Hobart 1921 2½ HP Spring Frame 269cc TS 3407

7,450.00

Description

Hobart 1921 “2 ½ HP Spring Frame” 269 cc Villiers MK IV two stroke engine # C 2285

William Hobart Bird (c1851-1934) started to manufacture bicycles in 1884. In 1901 motorcycle production was also taken up and soon the company developed an excellent reputation for the high workmanship that was apparent in their bicycles and motorcycles. The company also supplied frames and engines to other manufacturers. At first Dalton and Wade engines were employed, later models were fitted with JAP singles and V-twins. In the early years of the First World War production was restricted to Villiers two stroke machines and after the war JAP and Blackburne engines were added to the Villiers-engined model. In 1922 the Villiers engine was superseded by a Morris two stroke power source. In the early twenties the company ran into difficulties and in 1923 it was taken over by Rex-Acme and a number of Hobart-Acme machines were produced, but by 1924 this venture ended.
The machine we offer is fitted with a sprung rear frame, which was relatively unusual in the early twenties. During 1919 and 1920 a spring frame model had been extensively tested and had gained a Gold Medal in the 1919 London-Edinburgh Trial. The spring frame was introduced to the public at the Olympia Show that was held from November 29 till December 4, 1920. In “Motor Cycling “ of December 1 there’s a description of the Hobart stand: “Half a dozen sturdy lightweight machines are on view at this stand, with 2 ¾ h.p. J.A.P. engines and Villiers MK IV engines. The new tanks of the saddle pattern, becoming so popular, improve the already attractive lines, and the new handlebars with obtuse angles in place of the usual curves also contribute in this direction. The front wheel is now fitted with a dummy belt drum brake, a component not often found on lightweights. The spring frame model, incorporating the new Hobart spring frame, is proof against the frequent blows of poor paving and the less frequent but more severe potholes of roads actually breaking up. The first are taken by quickly-acting but comparatively weak springs, and the second by stout ones with a good range of movement, but slow periodicity.

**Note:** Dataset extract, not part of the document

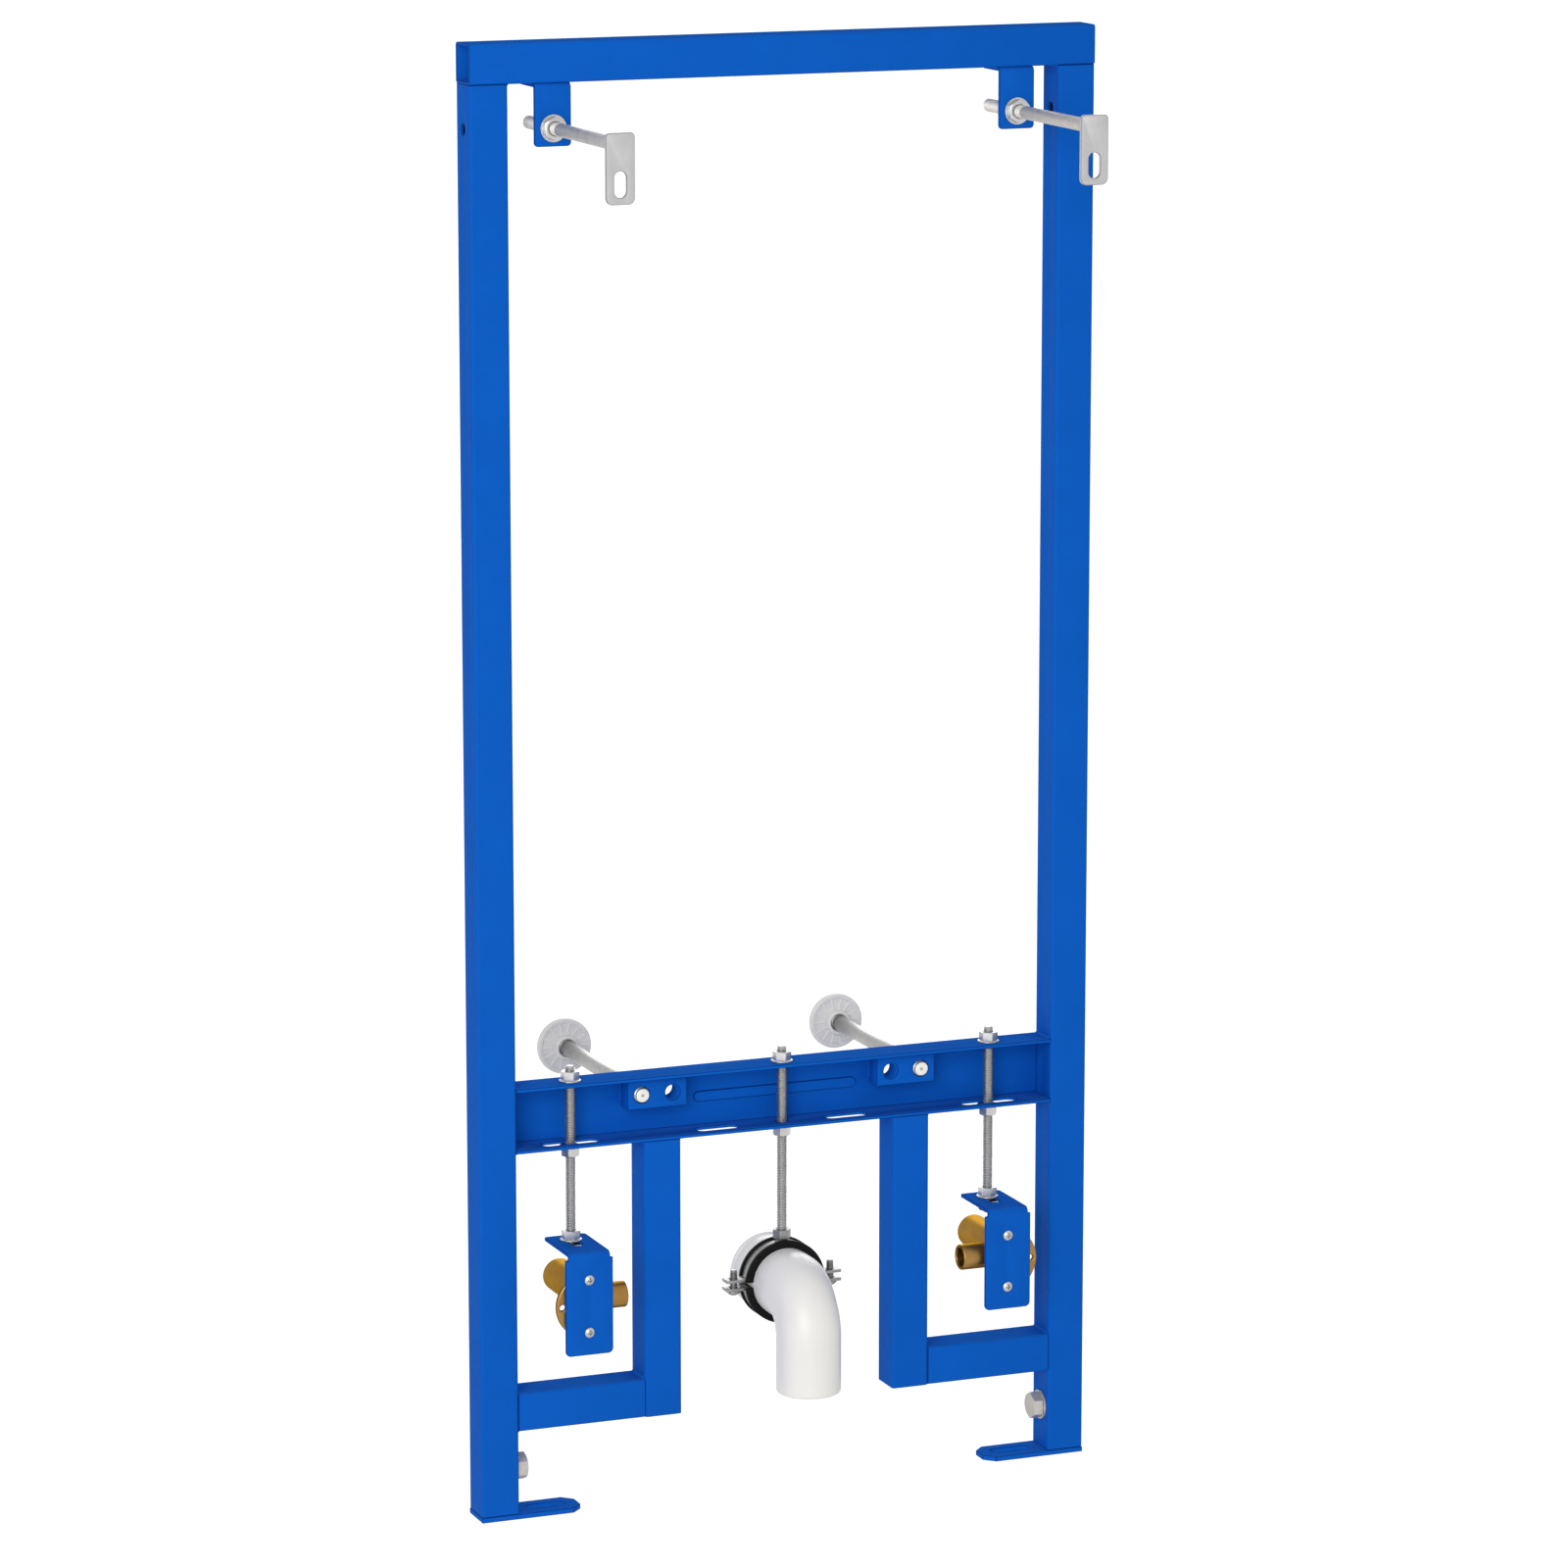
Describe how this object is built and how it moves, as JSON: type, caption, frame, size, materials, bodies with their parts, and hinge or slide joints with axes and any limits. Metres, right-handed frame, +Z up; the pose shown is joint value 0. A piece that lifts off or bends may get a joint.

There’s a two speed Sturmey Archer gearbox and Luxor acetylene lighting on board and the Villiers engine is equipped with a flywheel magneto. Neat aluminium footboards with “Hobart” cast in are fitted, as is a Brooks saddle. Few of this technically interesting model appear to have survived; the VMCC Register of Machines list no more than seven Hobarts and none of them is a 1921 Villiers Spring Frame model. With the machine come digital copies of a pre- restoration photograph and some contemporary press clippings.